*WHAT TO DO*
Go through the data below. Pull out every line that has the word "Identity".

>> start

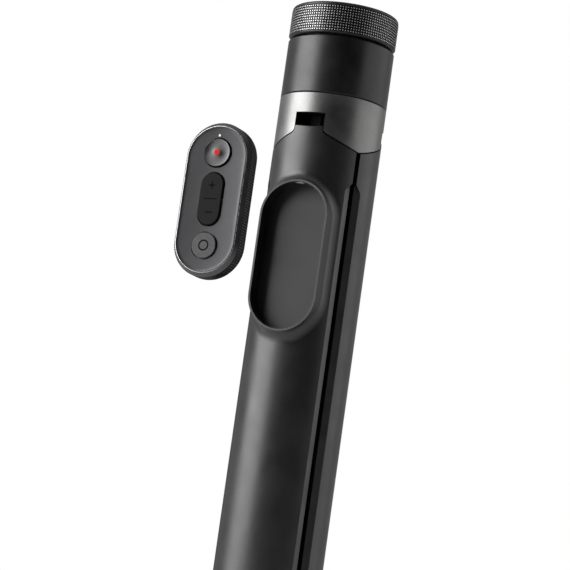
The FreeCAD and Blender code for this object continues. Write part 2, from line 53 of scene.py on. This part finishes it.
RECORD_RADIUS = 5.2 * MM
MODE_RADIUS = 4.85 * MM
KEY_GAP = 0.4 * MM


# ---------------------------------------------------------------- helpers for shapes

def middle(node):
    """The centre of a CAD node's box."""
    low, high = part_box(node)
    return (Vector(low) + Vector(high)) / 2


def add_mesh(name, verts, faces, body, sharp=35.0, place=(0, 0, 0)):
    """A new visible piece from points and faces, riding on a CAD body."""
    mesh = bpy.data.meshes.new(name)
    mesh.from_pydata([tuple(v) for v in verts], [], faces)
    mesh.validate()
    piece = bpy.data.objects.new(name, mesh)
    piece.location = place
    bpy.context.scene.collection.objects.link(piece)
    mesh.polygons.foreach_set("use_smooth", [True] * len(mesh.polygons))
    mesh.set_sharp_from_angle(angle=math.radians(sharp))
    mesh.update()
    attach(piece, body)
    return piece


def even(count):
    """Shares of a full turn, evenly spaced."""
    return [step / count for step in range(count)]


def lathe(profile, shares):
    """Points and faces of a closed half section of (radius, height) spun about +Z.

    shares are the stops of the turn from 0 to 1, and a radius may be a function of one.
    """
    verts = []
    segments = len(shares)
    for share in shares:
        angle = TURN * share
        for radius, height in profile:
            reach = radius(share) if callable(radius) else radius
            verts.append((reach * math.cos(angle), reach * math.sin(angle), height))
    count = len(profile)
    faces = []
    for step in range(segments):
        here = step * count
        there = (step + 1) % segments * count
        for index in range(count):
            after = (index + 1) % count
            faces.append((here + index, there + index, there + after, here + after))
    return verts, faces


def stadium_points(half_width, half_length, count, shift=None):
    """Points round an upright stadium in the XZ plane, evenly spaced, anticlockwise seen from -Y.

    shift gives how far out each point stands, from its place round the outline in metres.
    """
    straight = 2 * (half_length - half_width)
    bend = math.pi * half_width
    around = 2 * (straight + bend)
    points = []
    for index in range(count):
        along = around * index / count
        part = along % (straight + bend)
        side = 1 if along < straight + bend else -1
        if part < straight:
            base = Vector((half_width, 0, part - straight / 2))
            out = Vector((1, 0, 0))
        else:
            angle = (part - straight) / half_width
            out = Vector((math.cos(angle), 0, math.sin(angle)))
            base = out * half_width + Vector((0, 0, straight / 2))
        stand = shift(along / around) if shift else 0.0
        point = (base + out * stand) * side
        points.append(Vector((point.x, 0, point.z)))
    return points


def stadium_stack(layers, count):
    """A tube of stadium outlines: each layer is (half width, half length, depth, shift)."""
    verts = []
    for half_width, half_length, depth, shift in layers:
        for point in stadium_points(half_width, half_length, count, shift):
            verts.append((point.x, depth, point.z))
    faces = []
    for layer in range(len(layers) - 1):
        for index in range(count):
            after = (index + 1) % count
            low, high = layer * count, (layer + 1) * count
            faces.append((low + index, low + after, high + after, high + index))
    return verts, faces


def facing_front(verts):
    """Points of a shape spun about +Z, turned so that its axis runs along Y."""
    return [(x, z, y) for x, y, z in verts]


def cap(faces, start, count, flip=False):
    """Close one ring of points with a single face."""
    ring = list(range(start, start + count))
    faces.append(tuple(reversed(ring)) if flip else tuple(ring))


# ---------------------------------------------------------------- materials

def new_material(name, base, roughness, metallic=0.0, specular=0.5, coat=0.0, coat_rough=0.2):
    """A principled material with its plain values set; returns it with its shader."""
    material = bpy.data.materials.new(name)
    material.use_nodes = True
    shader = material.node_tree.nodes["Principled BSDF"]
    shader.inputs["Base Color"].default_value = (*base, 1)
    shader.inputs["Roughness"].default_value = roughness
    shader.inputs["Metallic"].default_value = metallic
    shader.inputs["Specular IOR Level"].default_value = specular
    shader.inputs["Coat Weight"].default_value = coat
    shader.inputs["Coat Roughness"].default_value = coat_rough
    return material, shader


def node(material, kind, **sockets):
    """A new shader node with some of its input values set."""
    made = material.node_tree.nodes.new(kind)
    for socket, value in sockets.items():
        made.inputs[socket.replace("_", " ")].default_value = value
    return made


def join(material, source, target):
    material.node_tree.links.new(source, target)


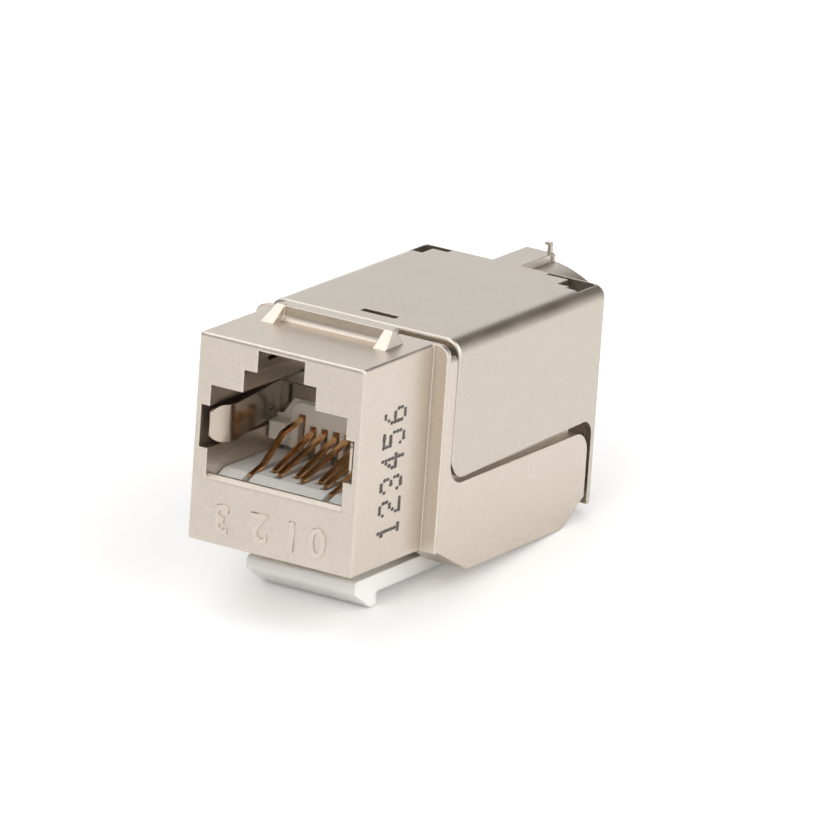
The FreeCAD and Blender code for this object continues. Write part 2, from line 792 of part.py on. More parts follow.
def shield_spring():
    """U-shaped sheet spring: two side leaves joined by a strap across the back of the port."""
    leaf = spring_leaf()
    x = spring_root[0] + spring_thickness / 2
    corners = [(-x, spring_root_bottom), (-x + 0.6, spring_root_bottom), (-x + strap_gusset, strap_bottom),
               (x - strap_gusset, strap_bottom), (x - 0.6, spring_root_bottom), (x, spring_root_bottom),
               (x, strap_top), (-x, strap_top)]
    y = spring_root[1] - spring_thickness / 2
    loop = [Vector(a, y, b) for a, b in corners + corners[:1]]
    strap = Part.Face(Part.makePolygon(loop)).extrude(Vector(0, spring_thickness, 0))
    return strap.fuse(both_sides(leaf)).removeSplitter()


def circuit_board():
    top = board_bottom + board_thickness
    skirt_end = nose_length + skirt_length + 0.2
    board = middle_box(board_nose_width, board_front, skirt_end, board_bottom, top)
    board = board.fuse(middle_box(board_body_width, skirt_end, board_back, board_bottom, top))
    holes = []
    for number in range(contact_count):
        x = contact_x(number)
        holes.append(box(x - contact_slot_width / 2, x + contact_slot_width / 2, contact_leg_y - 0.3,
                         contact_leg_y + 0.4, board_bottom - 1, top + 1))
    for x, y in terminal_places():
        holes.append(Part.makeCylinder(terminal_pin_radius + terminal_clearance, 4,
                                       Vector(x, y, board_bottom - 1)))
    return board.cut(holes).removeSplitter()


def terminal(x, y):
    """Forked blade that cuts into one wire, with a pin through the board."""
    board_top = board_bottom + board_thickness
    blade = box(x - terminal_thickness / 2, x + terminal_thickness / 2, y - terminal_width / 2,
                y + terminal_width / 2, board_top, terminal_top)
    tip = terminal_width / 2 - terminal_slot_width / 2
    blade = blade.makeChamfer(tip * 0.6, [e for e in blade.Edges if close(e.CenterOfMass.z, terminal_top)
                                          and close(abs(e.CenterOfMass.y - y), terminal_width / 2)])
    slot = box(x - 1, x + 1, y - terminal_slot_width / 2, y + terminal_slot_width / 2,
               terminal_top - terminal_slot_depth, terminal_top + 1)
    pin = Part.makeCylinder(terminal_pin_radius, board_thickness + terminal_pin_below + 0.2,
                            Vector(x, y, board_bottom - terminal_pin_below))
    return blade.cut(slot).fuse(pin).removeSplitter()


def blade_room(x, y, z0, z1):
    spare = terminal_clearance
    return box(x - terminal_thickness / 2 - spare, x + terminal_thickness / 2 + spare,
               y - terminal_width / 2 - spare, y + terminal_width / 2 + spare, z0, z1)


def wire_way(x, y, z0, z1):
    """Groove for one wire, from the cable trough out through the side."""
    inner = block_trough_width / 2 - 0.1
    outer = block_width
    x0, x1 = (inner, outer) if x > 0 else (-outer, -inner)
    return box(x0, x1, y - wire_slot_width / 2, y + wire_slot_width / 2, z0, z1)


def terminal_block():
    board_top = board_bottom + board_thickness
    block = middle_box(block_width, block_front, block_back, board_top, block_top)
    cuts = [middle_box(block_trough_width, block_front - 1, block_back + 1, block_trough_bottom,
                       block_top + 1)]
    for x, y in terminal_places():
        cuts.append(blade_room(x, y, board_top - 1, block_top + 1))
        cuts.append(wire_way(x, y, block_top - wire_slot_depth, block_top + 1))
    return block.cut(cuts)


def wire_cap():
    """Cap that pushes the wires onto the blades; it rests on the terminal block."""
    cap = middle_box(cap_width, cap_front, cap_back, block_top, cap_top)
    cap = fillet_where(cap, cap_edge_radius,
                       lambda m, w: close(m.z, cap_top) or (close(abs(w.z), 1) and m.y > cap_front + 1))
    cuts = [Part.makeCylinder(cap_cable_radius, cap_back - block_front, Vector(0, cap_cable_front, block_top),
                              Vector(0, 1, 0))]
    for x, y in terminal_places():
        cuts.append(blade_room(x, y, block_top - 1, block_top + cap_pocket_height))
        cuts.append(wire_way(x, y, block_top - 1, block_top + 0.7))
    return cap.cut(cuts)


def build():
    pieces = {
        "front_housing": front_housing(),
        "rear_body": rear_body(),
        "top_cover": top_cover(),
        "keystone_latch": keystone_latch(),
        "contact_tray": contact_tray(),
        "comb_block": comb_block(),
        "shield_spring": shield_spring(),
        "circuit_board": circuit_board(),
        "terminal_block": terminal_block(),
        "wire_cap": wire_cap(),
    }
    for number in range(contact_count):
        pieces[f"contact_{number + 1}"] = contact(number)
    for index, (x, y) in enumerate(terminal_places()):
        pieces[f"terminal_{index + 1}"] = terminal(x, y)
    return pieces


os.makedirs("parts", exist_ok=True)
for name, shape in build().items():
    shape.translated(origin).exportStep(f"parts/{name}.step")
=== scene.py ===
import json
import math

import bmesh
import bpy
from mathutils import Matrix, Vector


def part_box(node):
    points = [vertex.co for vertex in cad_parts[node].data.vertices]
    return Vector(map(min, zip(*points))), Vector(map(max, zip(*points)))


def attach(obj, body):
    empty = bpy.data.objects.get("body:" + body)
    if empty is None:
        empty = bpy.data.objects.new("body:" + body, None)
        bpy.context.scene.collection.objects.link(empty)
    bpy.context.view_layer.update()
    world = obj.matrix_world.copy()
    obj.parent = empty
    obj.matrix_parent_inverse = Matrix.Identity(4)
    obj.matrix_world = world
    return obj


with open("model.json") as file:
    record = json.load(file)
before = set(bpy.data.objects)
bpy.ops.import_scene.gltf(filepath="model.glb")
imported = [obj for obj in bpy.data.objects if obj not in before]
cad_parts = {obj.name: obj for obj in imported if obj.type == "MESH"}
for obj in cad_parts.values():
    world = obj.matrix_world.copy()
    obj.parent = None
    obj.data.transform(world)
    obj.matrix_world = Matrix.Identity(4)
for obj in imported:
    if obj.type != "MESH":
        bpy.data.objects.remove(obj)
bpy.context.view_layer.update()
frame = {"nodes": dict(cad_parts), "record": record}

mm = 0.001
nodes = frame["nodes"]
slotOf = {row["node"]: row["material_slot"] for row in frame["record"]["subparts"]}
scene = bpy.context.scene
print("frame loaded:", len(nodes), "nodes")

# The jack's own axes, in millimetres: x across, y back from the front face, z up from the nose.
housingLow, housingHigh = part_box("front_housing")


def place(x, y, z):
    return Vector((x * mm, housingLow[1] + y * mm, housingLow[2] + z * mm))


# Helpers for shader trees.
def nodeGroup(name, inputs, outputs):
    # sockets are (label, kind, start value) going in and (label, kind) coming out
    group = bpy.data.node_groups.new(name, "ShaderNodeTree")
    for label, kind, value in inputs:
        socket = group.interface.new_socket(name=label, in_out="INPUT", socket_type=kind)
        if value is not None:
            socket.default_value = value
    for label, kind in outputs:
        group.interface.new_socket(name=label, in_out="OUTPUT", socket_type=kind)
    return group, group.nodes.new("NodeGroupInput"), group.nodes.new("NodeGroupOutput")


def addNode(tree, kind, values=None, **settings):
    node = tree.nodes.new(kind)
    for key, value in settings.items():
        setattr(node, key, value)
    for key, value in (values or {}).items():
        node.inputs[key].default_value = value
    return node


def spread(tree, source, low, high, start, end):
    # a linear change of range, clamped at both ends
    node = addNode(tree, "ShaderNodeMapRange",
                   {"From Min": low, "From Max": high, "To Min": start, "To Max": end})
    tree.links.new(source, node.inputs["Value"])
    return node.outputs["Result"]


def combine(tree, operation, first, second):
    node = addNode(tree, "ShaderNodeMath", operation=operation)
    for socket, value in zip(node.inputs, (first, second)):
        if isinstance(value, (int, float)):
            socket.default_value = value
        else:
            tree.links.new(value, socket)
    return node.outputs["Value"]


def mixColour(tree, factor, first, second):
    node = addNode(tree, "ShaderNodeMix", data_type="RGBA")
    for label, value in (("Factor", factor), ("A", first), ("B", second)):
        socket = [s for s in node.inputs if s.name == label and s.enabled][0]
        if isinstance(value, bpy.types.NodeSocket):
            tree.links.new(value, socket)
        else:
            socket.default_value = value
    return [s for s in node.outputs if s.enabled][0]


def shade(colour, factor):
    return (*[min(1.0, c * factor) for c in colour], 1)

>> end

*RESPONSE*
    obj.matrix_parent_inverse = Matrix.Identity(4)
    obj.matrix_world = Matrix.Identity(4)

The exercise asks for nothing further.